A Plan for Improving Female Education

By Mrs. Emma Willard

(From a paper read by Mrs. Willard before the members of the New York Legislature, in behalf of a girl’s seminary, in 1819. Reproduced in “Woman and the Higher Education,” Distaff Series.)

The object of this address is to convince the public that a reform with respect to female education is necessary; that it cannot be effected by individual exertion, but that it requires the aid of the Legislature; and, further, by showing the justice, the policy and the magnanimity of such an undertaking, to persuade that body to endow a seminary for females as the commencement of such reformation.

The idea of a college for males will naturally be associated with that of a seminary, instituted and endowed by the public; and the absurdity of sending ladies to college may, at first thought, strike every one to whom this subject shall be proposed. I therefore hasten to observe that the seminary here recommended will be as different from those appropriated to the other sex as the female character and duties are from the male. The business of the husbandman is not to waste his endeavors in seeking to make his orchard attain the strength and majesty of his forest, but to rear each to the perfection of its nature....

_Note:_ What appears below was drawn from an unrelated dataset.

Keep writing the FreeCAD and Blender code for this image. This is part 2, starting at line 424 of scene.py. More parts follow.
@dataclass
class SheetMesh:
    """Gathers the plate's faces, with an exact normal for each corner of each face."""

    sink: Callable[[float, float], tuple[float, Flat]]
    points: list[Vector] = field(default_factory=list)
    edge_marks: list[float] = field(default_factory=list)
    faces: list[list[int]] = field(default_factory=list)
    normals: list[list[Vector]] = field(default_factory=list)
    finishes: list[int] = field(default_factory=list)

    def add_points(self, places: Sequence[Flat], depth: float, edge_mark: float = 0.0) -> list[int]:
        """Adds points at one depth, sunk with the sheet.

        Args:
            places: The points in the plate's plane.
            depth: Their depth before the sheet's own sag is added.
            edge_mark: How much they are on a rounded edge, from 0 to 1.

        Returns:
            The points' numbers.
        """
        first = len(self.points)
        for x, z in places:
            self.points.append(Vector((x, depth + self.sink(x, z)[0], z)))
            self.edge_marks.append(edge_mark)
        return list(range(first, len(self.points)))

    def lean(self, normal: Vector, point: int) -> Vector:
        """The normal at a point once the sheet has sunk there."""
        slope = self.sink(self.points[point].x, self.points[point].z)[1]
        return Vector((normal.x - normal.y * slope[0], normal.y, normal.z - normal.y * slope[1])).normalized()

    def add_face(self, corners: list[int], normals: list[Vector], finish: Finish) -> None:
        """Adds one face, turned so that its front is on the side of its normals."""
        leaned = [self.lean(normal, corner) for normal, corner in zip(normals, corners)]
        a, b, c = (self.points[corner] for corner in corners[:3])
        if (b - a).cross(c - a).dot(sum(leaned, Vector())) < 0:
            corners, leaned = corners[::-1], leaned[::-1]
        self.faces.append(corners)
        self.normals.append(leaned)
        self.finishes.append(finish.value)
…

1. Females, by having their understandings cultivated, their reasoning powers developed and strengthened, may be expected to act more from the dictates of reason, and less from those of fashion and caprice.

2. With minds thus strengthened, they would be taught systems of morality enforced by the sanctions of religion; and they might be expected to acquire juster and more enlightened views of their duty, and stronger and higher motives in its performance.

3. This plan of education offers all that can be done to preserve female youth from a contempt of useful labor. The pupils would become accustomed to it, in conjunction with the high objects of literature and the elegant pursuits of the fine arts; and it is to be hoped that both from habit and association they might in future life regard it as respectable.

To this it may be added that if housekeeping could be raised to a regular art, and taught from philosophical principles, it would become a higher and more interesting occupation; and ladies of fortune, like wealthy agriculturists, might find that to regulate their business was an agreeable employment.

4. The pupils might be expected to acquire a taste for moral and intellectual pleasures which would buoy them above a passion for show and parade, and which would make them seek to gratify the natural love of superiority by endeavoring to excel others in intrinsic merit rather than in the extrinsic frivolities of dress, furniture, and equipage.

By being enlightened in moral philosophy, and in that which teaches the operation of the mind, females would be enabled to perceive the nature and extent of that influence which they possess over their children, and the obligation which this lays them under to watch the formation of their characters with unceasing vigilance, to become their instructors, to devise plans for their improvement, to weed out the vices of their minds, and to implant and foster the virtues. And surely there is that in the maternal bosom which, when its pleadings shall be aided by education, will overcome the seductions of wealth and fashion, and will lead the mother to seek her happiness in communing with her children, and promoting their welfare, rather than in a heartless intercourse with the votaries of fashion, especially when with an expanded mind she extends her views to futurity, and sees her care to her offspring rewarded by peace of conscience, the blessing of her family, the prosperity of her country, and, finally, with everlasting pleasure to herself and them....

In calling on my patriotic countrymen to effect so noble an object, the consideration of national glory should not be overlooked. Ages have rolled away; barbarians have trodden the weaker sex beneath their feet; tyrants have robbed us of the present light of heaven, and fain would take its future. Nations calling themselves polite have made us the fancied idols of a ridiculous worship, and we have repaid them with ruin for their folly. But where is that wise and heroic country which has considered that our rights are sacred, though we cannot defend them? that, though a weaker, we are an essential part of the body politic, whose corruption or improvement must affect the whole? and which, having thus considered, has sought to give us by education that rank in the scale of being to which our importance entitles us? History shows not that country. It shows many whose legislatures have sought to improve their various vegetable productions and their breeds of useful brutes, but none whose public councils have made it an object of their deliberations to improve the character of their women.